The expression inside the parentheses has a component "Now", which in most systems is today's date (and time!). Adding "1" to "Now" gives us "tomorrow", or "1 day more than today.
The string "YYYYMMDD" is a special message to the Format command, telling it to lay out tomorrow's date as 4 characters for the Year, 2 characters for the Month, and 2 characters for the Day. We treat our FollowUp field as an eight-character string.
Load your form, take a note of the Followup date, then click on your 1Day button. You should see the Followup date has been set to tomorrow's date.
Here are the code procedures for the remaining events that modify the FollowUp date:
Private Sub cmd_1Day_Click() Me.FOLLOWUP = Format(Now() + 1, "YYYYMMDD") End Sub
Private Sub cmd_1Week_Click() Me.FOLLOWUP = Format(Now() + 7, "YYYYMMDD") End Sub
Private Sub cmd_1Month_Click() Me.FOLLOWUP = Format(Now() + 31, "YYYYMMDD") End Sub
Private Sub cmd_6Months_Click() Me.FOLLOWUP = Format(Now() + 180, "YYYYMMDD") End Sub
Private Sub cmd_Random_Click() Randomize Dim i1 As Integer i1 = (Int(93 * Rnd + 60)) Me.FOLLOWUP = Format(Date + i1, "YYYYMMDD") End Sub
Private Sub cmd_Never_Click() Me.FOLLOWUP = "99999999" End Sub
Most of them are self-evident once you remember that "Now" means today, so "Now + 180" must be 180 days from now, that is, 6 months from now (roughly speaking).

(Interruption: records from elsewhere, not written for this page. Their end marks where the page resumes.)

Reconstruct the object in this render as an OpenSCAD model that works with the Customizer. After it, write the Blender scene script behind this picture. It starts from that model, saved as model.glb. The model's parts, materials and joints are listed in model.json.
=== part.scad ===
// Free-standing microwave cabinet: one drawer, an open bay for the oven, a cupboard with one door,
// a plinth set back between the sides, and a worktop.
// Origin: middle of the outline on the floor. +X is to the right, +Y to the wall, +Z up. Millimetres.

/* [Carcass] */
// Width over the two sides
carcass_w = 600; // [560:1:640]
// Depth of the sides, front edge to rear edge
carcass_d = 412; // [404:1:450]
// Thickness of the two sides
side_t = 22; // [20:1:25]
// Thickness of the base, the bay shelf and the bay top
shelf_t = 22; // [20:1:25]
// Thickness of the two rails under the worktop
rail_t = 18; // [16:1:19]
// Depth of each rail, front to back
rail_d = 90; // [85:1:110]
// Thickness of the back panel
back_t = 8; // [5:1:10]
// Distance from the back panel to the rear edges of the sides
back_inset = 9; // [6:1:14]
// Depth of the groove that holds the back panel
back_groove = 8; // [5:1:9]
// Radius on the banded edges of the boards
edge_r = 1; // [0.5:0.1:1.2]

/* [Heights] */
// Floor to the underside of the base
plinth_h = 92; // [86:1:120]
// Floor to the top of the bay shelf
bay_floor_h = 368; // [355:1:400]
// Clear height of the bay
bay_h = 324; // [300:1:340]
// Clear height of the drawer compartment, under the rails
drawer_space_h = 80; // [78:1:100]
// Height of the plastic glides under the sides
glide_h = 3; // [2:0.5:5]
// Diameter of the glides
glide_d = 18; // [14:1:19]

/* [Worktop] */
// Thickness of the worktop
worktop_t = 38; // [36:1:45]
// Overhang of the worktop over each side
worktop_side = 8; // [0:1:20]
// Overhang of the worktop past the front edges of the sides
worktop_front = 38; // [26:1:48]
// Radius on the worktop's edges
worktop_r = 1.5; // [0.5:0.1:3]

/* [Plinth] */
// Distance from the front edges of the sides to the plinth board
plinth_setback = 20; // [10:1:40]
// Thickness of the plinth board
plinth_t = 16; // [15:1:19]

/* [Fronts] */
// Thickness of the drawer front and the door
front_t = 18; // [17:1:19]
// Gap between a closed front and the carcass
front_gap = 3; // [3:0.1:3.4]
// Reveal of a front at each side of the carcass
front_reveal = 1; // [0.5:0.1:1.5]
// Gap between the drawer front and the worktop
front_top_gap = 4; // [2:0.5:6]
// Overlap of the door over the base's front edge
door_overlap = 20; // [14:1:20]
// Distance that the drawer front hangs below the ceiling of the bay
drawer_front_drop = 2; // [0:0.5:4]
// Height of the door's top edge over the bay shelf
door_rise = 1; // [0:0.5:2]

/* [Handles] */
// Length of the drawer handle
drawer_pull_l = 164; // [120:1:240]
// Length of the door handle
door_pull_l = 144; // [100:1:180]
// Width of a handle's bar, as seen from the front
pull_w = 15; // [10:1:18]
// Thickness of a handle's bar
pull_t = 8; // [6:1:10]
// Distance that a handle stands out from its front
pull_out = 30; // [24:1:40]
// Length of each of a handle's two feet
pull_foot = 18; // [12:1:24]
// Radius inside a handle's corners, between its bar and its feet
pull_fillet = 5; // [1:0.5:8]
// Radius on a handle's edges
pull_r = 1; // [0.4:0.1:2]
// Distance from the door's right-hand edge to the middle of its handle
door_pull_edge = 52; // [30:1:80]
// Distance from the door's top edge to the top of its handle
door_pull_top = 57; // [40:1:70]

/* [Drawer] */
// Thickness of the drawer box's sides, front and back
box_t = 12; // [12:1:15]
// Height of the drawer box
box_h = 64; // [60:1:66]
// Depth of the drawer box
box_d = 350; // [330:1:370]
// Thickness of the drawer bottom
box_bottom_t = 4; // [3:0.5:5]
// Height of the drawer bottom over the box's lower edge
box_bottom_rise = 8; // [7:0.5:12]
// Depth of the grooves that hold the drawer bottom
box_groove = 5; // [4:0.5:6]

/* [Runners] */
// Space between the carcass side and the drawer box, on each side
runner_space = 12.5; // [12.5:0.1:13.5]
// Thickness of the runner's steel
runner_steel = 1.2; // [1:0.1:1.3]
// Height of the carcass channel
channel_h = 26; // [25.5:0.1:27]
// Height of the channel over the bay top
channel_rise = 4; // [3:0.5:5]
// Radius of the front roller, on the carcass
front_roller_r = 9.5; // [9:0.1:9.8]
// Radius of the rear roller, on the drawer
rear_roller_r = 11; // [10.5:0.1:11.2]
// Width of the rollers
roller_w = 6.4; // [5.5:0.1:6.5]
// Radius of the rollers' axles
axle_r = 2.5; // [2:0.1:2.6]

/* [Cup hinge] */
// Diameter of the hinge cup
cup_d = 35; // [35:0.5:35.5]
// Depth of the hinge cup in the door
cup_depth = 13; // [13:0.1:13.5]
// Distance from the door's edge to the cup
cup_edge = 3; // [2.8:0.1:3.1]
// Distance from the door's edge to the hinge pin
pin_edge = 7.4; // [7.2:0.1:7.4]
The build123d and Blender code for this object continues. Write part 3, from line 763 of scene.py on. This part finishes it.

"Never Again" is for those prospects who have indicated that they may never use my services, perhaps because they are already well supplied. I want, therefore, never to see them pop up on my follow-up screen. However, maybe I will want to use their services, and for that reason I do not want to delete them from my list. It will be a long, long time before we reach the year 9999.
I use the Random Followup date when I have established contact with several individuals on the same day. I don't want to give them all a follow-up call exactly so-many months from now, and the Random date allows me to scatter opportunities. The little expression calculates a date as 93 days (3 months) into the future plus a random number of days from 1 to 60. The Followup date will therefore be set anything from 3 to 5 months into the future.
As you play with these six buttons, note that the random button always gives a different date, whereas the other buttons give a date fixed relative to today's date.
If you want to be very adventurous, have the Command Buttons change their own captions when you click them, so that today they will reflect the dates that will be set if you click them again.
We have chosen to embrace the random dates in double-quotes to indicate that it is a supposed date (refer to TV shows where the actors hold up two fingers of each hands to indicate rabbit-ears!). We had to indicate a double-quote in a string by typing it twice, so as not to confuse it (them!) with the double-quotes that delimit the string itself. You'll get used to it.